Unlike The Lovely Bones, with its magic fairytale promises of a custom-built afterlife, complete with peppermint stick ice cream and hot posthumous sex, when a person (even a beloved person) dies in Parkhurst's novel, she stays dead, and in her absence she becomes even more unfathomably distant than she was in life. Contemplating ghosts, Paul muses, "It's wishful thinking... If the dead wandered among us, their spirits still present on this earth, what need would we have for grief? Scary as it is, it's what we hope for.

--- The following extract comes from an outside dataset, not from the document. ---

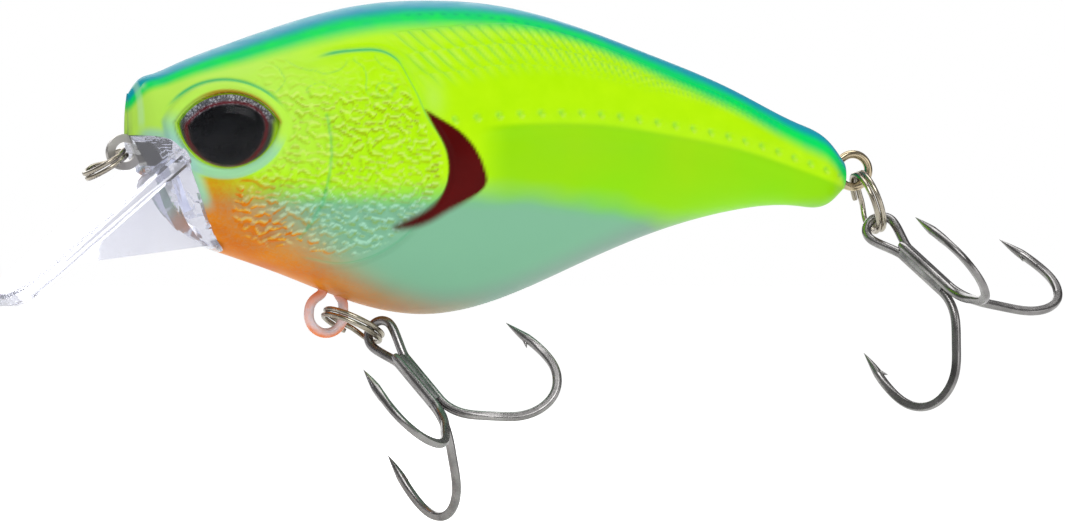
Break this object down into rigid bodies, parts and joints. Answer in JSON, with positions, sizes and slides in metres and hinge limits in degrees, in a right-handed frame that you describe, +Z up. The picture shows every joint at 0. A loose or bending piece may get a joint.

How else would we go on living?" Yet at the end of this book, Parkhurst forces him to answer that last question honestly – to find a reason to go on, not in self-deception and fantasy, but in reality.
This book isn't a masterpiece – the dialogue is often clumsily expository, and as a narrator Paul really needs to lay off the rhetorical questions, especially the faux-poetic ones (of his dog, he says, "Who am I to know what heart beats beneath that fur?") and the ones that make the reader want to scream YES, just listen to yourself! ("Am I getting myself into something I might not want to be involved in?" he wonders just before attending a meeting of amateur "canine linguists," led by an incarcerated man nicknamed "the Dog Butcher of Brooklyn.") But the charm here is Parkhurst's interest in investigating a real human experience, rather than pandering to her audience with uncut escapism. There's nothing wrong with a light read as long as it doesn't insult the reader's intelligence. For this one, Parkhurst deserves more than my throwing her a bone – she deserves a pat on the head.